### EXERCISE PROMPT
Using the listing below, set down each line from the line containing "Keep writing the" through the line containing "is already there.", both ends included, exactly and with nothing added.

### MATERIALS PROVIDED
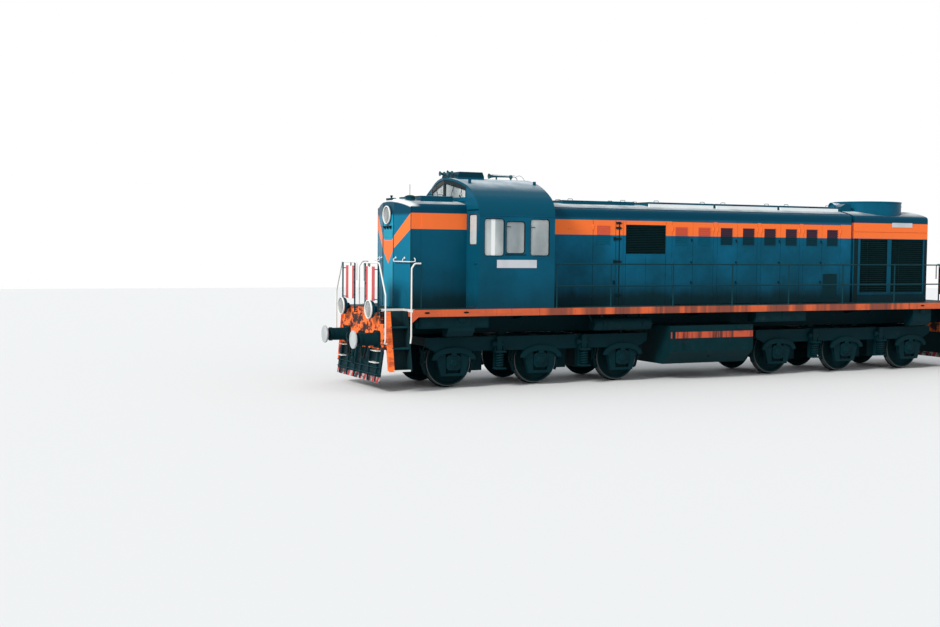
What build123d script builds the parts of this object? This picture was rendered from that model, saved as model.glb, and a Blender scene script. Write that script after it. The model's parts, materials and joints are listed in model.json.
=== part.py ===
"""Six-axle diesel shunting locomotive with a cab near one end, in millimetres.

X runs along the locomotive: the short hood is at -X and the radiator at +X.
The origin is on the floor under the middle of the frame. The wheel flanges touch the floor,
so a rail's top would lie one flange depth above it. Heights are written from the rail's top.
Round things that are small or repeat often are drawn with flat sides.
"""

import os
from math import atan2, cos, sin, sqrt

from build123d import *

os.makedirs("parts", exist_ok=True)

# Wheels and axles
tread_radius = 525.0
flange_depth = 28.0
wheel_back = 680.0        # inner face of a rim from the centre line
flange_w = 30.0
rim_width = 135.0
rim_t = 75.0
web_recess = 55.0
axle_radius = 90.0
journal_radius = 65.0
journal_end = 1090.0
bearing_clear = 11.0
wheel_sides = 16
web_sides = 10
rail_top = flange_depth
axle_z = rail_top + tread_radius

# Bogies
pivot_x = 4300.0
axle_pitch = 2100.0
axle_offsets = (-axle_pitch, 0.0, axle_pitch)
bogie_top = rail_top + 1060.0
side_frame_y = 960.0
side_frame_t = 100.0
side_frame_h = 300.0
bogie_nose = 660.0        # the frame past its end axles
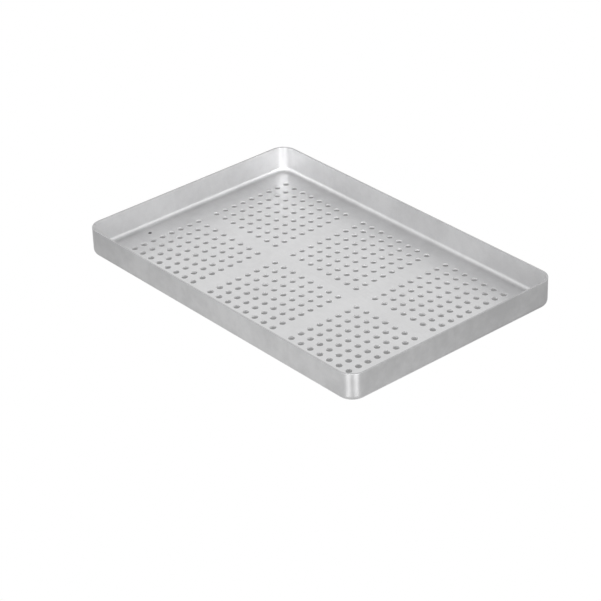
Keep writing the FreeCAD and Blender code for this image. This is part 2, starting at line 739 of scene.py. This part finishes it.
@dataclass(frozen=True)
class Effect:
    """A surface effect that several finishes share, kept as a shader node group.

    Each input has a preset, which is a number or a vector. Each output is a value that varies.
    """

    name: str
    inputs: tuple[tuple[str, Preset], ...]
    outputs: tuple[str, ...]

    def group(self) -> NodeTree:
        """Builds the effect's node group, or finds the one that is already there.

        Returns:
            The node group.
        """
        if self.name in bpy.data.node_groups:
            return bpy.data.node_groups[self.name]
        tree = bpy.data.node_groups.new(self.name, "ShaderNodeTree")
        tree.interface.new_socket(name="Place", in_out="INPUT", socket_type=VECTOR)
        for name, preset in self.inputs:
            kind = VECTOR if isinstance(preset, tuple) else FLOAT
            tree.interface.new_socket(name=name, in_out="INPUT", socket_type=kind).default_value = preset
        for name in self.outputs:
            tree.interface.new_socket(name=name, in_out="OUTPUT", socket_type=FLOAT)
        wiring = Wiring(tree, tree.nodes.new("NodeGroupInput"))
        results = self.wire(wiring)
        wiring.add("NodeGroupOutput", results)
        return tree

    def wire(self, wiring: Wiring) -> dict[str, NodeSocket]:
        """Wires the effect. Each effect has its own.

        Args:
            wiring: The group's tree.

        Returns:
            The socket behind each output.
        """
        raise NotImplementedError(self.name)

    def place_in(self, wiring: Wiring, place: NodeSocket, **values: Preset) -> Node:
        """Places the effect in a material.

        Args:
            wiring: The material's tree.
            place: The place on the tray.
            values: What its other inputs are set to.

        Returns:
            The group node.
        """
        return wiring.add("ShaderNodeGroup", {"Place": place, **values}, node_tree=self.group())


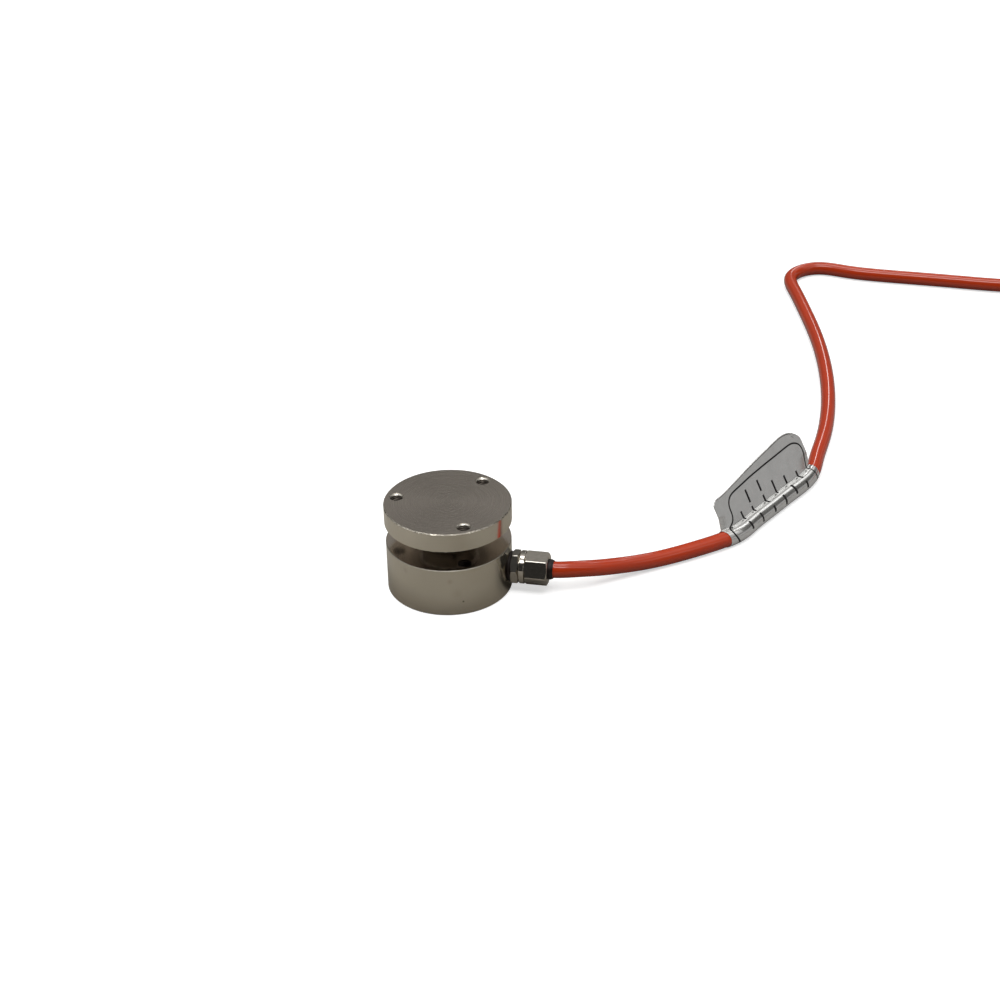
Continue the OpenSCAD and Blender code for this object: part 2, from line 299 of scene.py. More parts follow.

### THE RESPONSE
Keep writing the FreeCAD and Blender code for this image. This is part 2, starting at line 739 of scene.py. This part finishes it.
@dataclass(frozen=True)
class Effect:
    """A surface effect that several finishes share, kept as a shader node group.

    Each input has a preset, which is a number or a vector. Each output is a value that varies.
    """

    name: str
    inputs: tuple[tuple[str, Preset], ...]
    outputs: tuple[str, ...]

    def group(self) -> NodeTree:
        """Builds the effect's node group, or finds the one that is already there.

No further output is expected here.